A entrevista coletiva em Moscou e a conversa de Blinklen e Lavrov se deram meio à intensificação das atividades diplomáticas, com visitas a Kiev dos primeiros-ministros britânico, Boris Johnson, e polonês, Mateusz Morawiecki.

Boris se encontrou com o presidente ucraniano, Volodymyr Zelensky, e sugeriu que um pacote de sanções econômicas contra a Rússia pode ser adotado “imediatamente” no caso de uma invasão. Os dois e o dirigente polonês falaram ainda da criação de uma aliança de segurança entre os três países, o que é visto como uma forma de aproximar Kiev da Otan.

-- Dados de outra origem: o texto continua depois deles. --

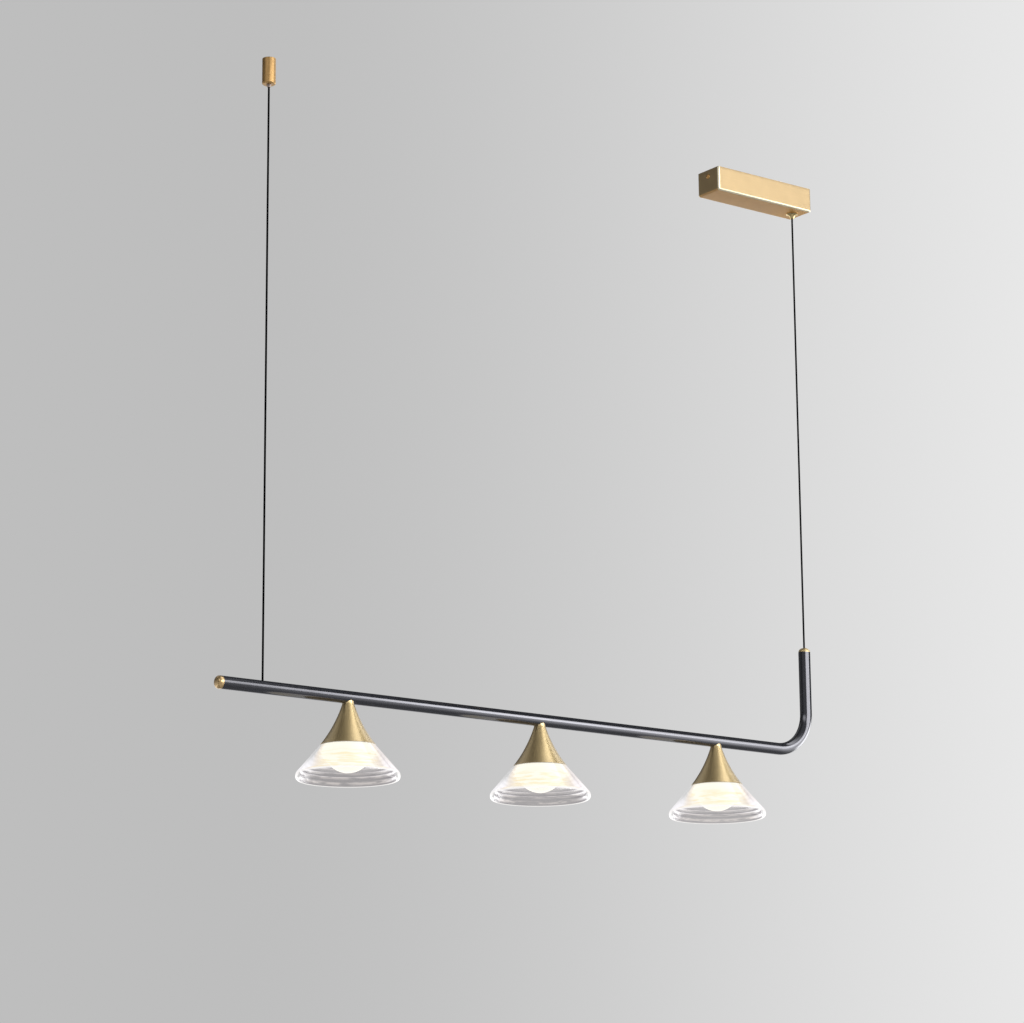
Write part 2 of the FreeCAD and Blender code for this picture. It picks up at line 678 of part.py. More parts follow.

Ainda ontem, Zelensky firmou um decreto para aumentar em 100 mil o número de militares nas Forças Armadas da Ucrânia, além de elevar salários e benefícios. O aumento do contingente ocorreria em até três anos, e o presidente afirmou que não se trata de uma medida de urgência, mas sim para garantir a paz no futuro. Ao contrário de lideranças no Ocidente, o ucraniano vem evitando adotar um tom alarmista sobre a crise envolvendo a Rússia.